The single story building is a school. I had to get a pic of that to show the kids that they should be grateful. Then you see the pic of the tree with the florescent-colored bark. Those were neat. I have tons more pics that hopefully I will get to sooner than later. Enjoy!















When the white men came to the island of Maui, they grew sugar cane. It is really yucky by the way. There are tons of fields of sugar cane but there is only 1 refinery left.

This was our excursion to the top of the volcano Haleakala. The summit was 10,023 feet and we traveled from 0 feet above sea level so it was quite a journey. The thing about Maui that was not the best was that it took a really long time to drive to any of the sites. Hana took us all day. This took us all day but the volcano was amazing. There are 2 species that live on this volcano mountain side that live no where else on the world. The plant you see below is call the Silver Strand. They are basically almost extinct because the earlier settlers didn't know their roots were close to the top of the ground so when they would step next to them it would smash their roots. These plants were recorded at high at 6 feet tall. They bloom once in their lifetime and then die. There is also a bird that nest in the rocky outcrops of this volcano. It lays 1 egg once a year. It was really fun learning so much about all this stuff. There was an observatory on top of Haleakala for Nasa and the Department of Defense. It is closed to the public.





If you can't see it this sign says "Narrow winding road". This was such and UNDER statement.

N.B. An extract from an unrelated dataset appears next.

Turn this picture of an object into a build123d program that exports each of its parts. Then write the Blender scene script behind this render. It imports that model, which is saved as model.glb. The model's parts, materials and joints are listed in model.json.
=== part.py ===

The roads to Hana were so narrow! All of the bridges were 1 lane and there were so many bends. The locals drove around these turns 50 miles an hour. Scary.

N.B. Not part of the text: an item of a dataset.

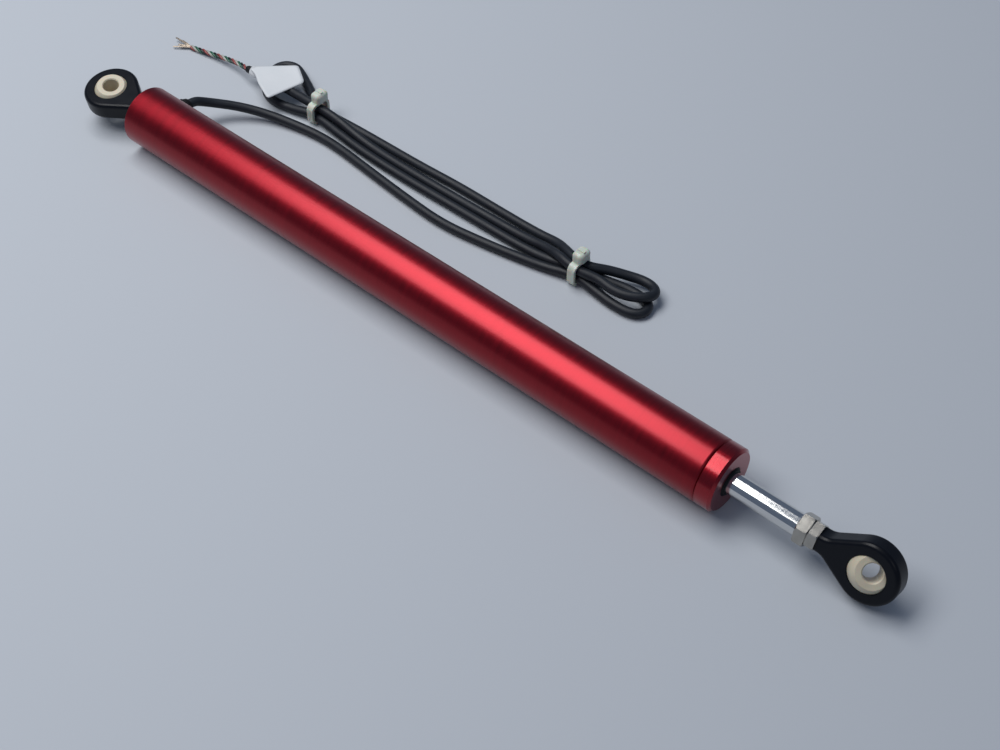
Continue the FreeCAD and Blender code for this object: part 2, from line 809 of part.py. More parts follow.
def tail_direction():
    ahead = tail_route()[-1].sub(tail_route()[-2])
    ahead.normalize()
    return ahead


def end_sleeve():
    return Part.makeCylinder(sleeve_diameter / 2, sleeve_length, tail_route()[-1],
                             tail_direction())


def wire_tag():
    """A flag label: a flat wing and a wrap round the cable's last stretch."""
    z = tail_height()
    level = z + cable_radius + tag_lift
    corners = [(-2.0, 30.5, 0.5), (-1.3, 32.9, 0.5), (10.7, 41.9, 1.2),
               (17.3, 37.9, 1.2), (14.6, 22.9, 1.2), (3.0, 29.1, 1.5)]
    placed = [(outlet_x + x, body_radius + y, r) for x, y, r in corners]
    wing = flat_piece(placed, level, level + tag_thickness)
    back = tail_direction().multiply(-1)
    start = tail_route()[-1].add(V(back).multiply(0.4))
    wrap = Part.makeCylinder(wrap_radius(), tag_wrap_length, start, back)
    wrap = wrap.cut(Part.makeCylinder(cable_radius, tag_wrap_length + 2, start.sub(back), back))
    return wing.fuse(wrap)


wire_colours = ("green", "black", "red", "white")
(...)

This is a little house on our way to the North side of the island to visit Hana.

This was the Whaler's Village. Of course we had to visit the jail. I LOVE history.

This was just below the lighthouse on our way to our condo.


Cory eating at our favorite restaurant EVER. It was at the Aquarium.

4 comments:

Janacy said...

First of all, I LOVE your family photo at the top of your blog... TOO cute!! Second, I'm jealous!! How awesome to be able to travel with the kiddies :) I'm looking forward to my day to do this ;)

Unknown said...

Nope.... no kids. Just me and hubby. It was really needed. The kids got to stay home with Grandma Valrae. I would have LOVED to take them though. The airplane tickets were outrageous! Someday.....

Unknown said...
This comment has been removed by the author.
THE HILLS said...

awww.. I love Maui! We did a lot of the same things and your post makes me all happy inside :) The day we went to Hana it was flash flooding so we couldn't see the falls... carsick for nothing! but the rainforest was unimaginable.